Blindingly Good Beeb – Peaky Blinders Season 3
- harrypd21
- May 9, 2016
- 2 min read
Updated: Jun 28, 2019
If you don’t get TV in your home under a rock then you might have missed that last week the much-awaited season 3 of Peaky Blinders aired, ticking all the boxes for the high-level entertainment we’ve come to expect from the show.
In a quick bid to send long-time (well, 2 seasons-long) fans straight to BBC iplayer, and to entice new watchers, here’s a recap:
“an inevitable vision of Sodom and Gomorrah”
The visual clout of Tim Mielant’s Peaky Blinders, which seems more like an HBO or Sky Atlantic funded drama than the usual period pieces the Beeb opt for, is bold and grandiose in the season premiere throughout the course of gang leader not-quite-turned-legitimate-businessman Thomas Shelby’s wedding and reception in his new sprawling mansion. But don’t worry, you can take the man out of Small Heath but not vice versa as we are treating to a orgiastic hour that crescendo’s amidst betrayals; fighting; gambling, and general excess into an inevitable vision of Sodom and Gomorrah as the “warring” clans of the bride’s family and the blinders come to heads.
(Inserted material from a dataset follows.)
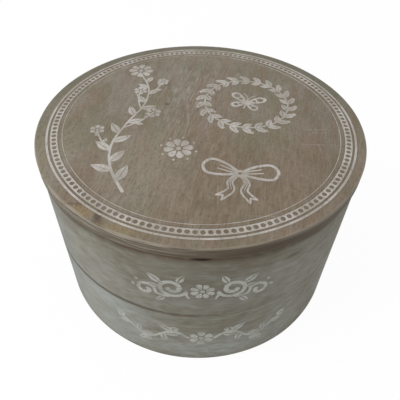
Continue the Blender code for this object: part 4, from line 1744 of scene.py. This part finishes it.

The Cillian Murphy engine is by no means a one-man show however, despite the seamless return of the aforementioned actor to the subtly cool yet, worried and troubled married man juggling crime and a family. There is great interplay between Aunt Pol and the returned Grace in their conflict to control Tommy, all the while reminding us as with the many double-crosses and throne-snatches in the first two series that perhaps no-one, not even Winston Churchill himself, can control a Shelby man. Alfred, in a newly weakened stupor having apparently has God forced upon him by his wife shows hopeful (harsh, I know) signs of self-destructing and returning to the cocaine-addled, punch-drunk booze-hound that he once was; while Finn Cole’s Michael Gray shows signs of having been fully converted to a life of crime and debauchery – all tense stuff.
The show ends with a mysterious cliff-hanger without leaving us feeling that too many questions have been left unanswered; features typical ingenuity in the blend of a modern soundtrack with luxurious period detail; and introduces ominous new players and horizons into the lives of the lovable Small Heath gangsters – a must watch for new, and returning, viewers alike.